# carbs, glucogen, ketosis



## Killerkeane (Nov 9, 2003)

I am typing this so excuse a few spelling mistakes.

Glycogen is the form in which carbs is stored in the liver and in muscles to be used for exercise. the trained muscle increases it's ability to store glycogen, and since glycogen is found together in water ( 2.7 grams of water for each gram in glycogen), this extra bulk in the muscles causes them to swell up and appear larger. This is why bodybuilders carb up at the end of a contest diet before they go on stage. Muscles full of glycogen are big, round, and full; muscles deprieved of glycogen are small and flat.
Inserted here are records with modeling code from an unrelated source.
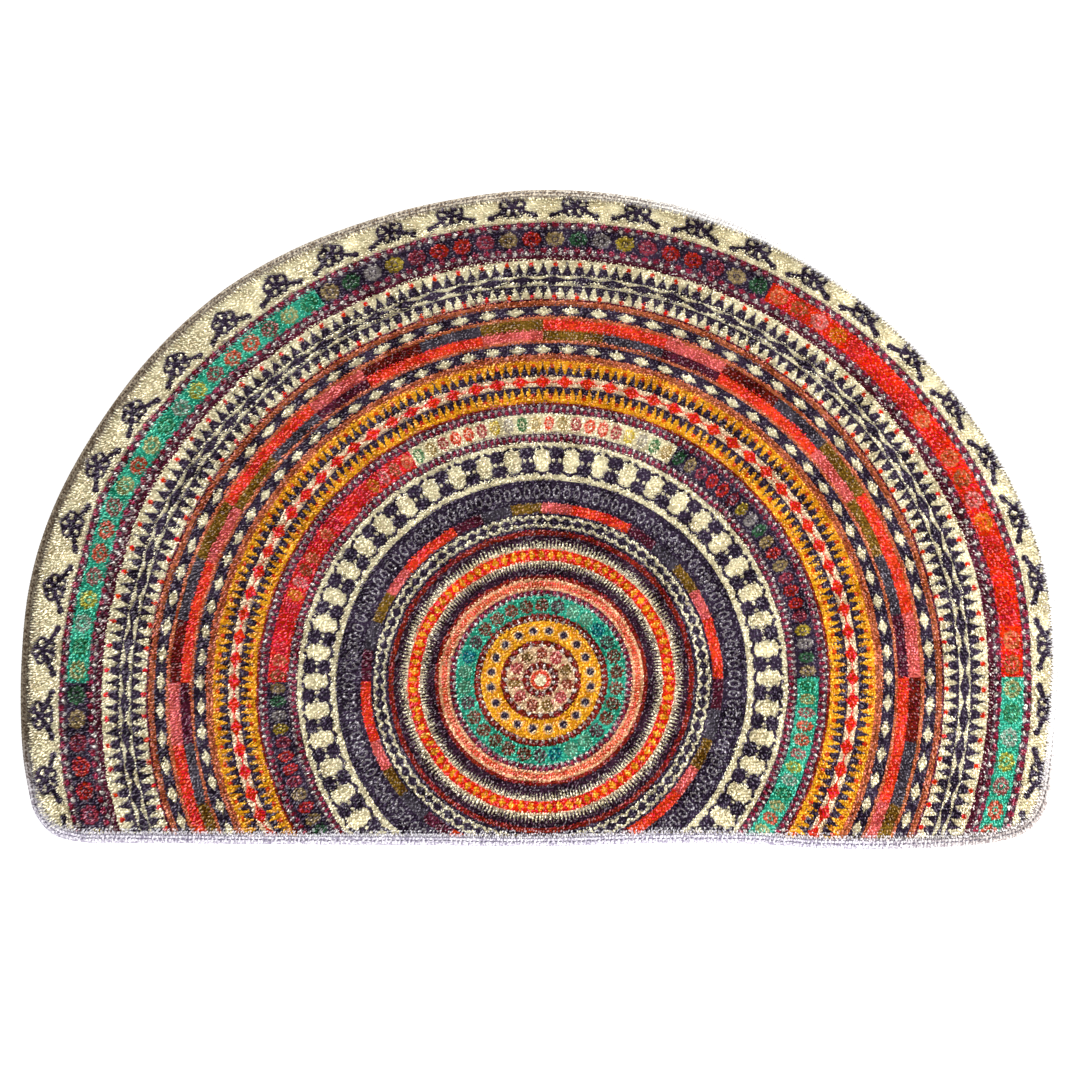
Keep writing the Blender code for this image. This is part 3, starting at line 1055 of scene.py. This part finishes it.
class Print:
    """Draws the printed rings of the rug in one material."""

    def __init__(self, paint, dyes):
        self.paint = paint
        self.dyes = dyes
        x, y, self.height = paint.attribute("print_spot")
        self.tone, self.spread, self.chance = paint.attribute("tuft_tone")
        self.depth, self.side, self.front = paint.attribute("edge_spot")
        self.radius = self.oval(x, y)
        self.bearing = paint.math("ARCTAN2", y, x) * math.degrees(1)
        self.arc = self.radius * math.radians(1)
        self.far = self.radius > FAR
        self.stroke = self.bearing.to_repeat(0, STROKE_TURN)
        self.rosette = self.bearing.to_repeat(ROSETTE_TURN / 2, ROSETTE_TURN)
        self.colour = None

    def dye(self, name):
        """A dye of the property group as the renderer takes it."""
        return linear(getattr(self.dyes, name))

    def nearest(self, *centres):
        """Distance outwards from the nearest of the centre radii, which go from small to large."""
        centre = centres[0]
        for before, after in zip(centres, centres[1:]):
            centre = (self.radius > (before + after) / 2).times_plus(after - before, centre)
        return self.radius - centre

    def lay(self, mask, name):
        """Prints a dye, by name or as a colour link, where the mask is 1."""
        colour = self.dye(name) if isinstance(name, str) else name
        self.colour = self.paint.mix(mask, self.colour, colour)

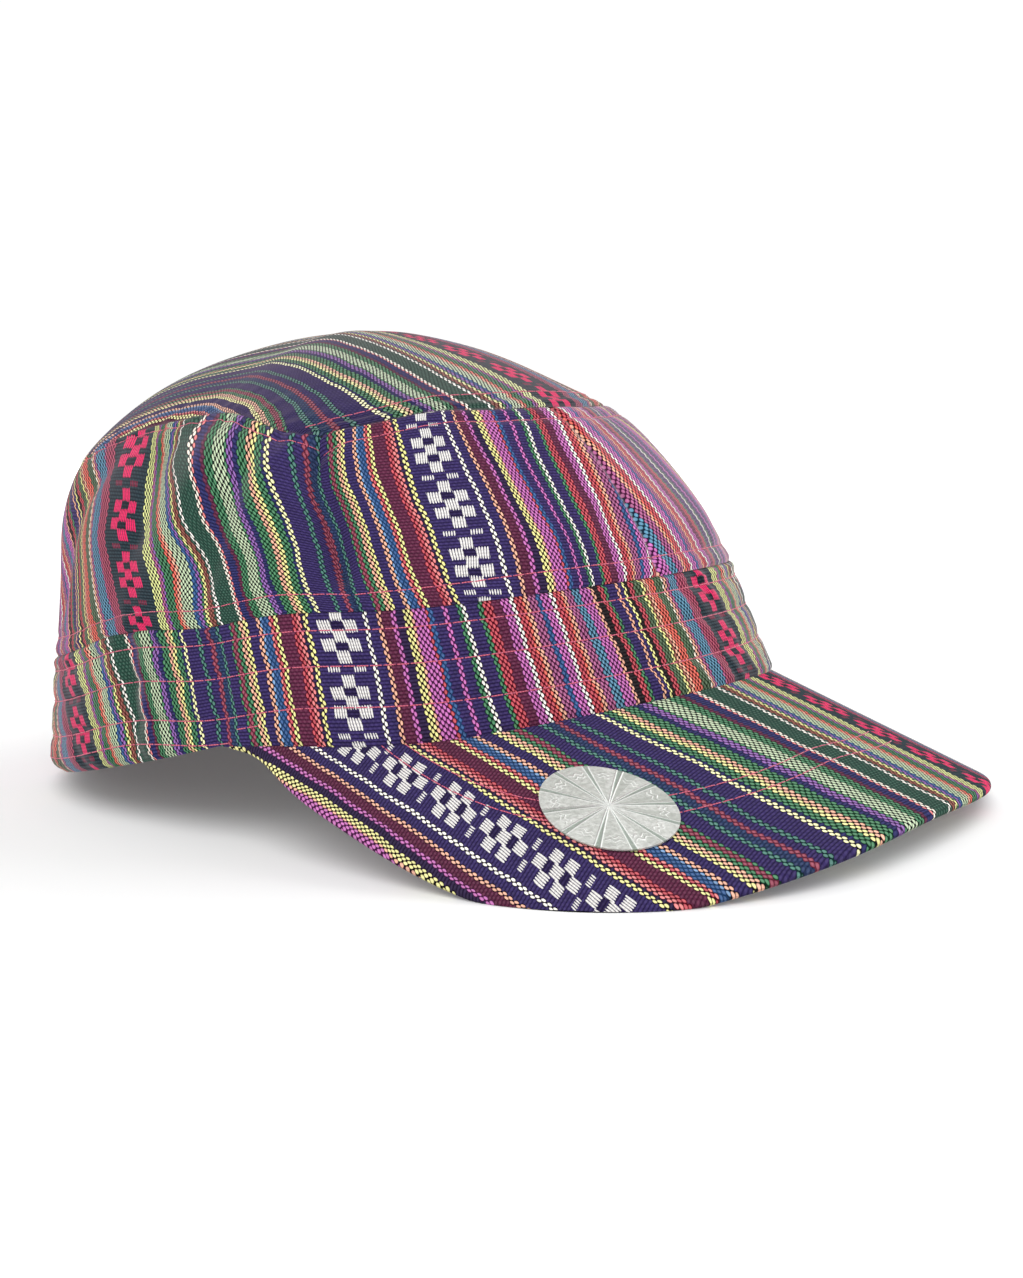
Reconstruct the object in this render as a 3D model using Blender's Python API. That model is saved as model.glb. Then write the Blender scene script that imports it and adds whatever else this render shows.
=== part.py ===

Ketosis is the result of carb deprivation. Your body requires adequate amounts of carbs in order to properly metabolize body fat. As the saying goes "fat is burned in the furnace of carbs". When there is not enough carbs in the body for hti sprocess to take place, the body has to take emergency measures. Th eprimary symptom of ketosis is ketonemia, the apprearance of ketone bodies in th eblood. Ketone bodies are the product of the incomplete burning of fats. These ketones can be used in place of glycogen for energy production, and they can also be used as energy to fuel the brain and nervous system function (which otherwise rely entirely on glycogen).


----------



## megatron (Apr 21, 2004)

Interesting - I remember hearing about glycogen in school, I had no idea about Ketosis though.


----------



## winger (Jul 26, 2003)

Sorry Killer, is there a question there? Deprive the carbs and loose weight (for some). Add carbs to a deprived body and it will blow up.  xxxooo


----------



## Killerkeane (Nov 9, 2003)

winger said:


> Sorry Killer, is there a question there? Deprive the carbs and loose weight (for some). Add carbs to a deprived body and it will blow up.  xxxooo


  i never said add carbs to a deprived body, although i would recommend it to my sister and sworn enemy


----------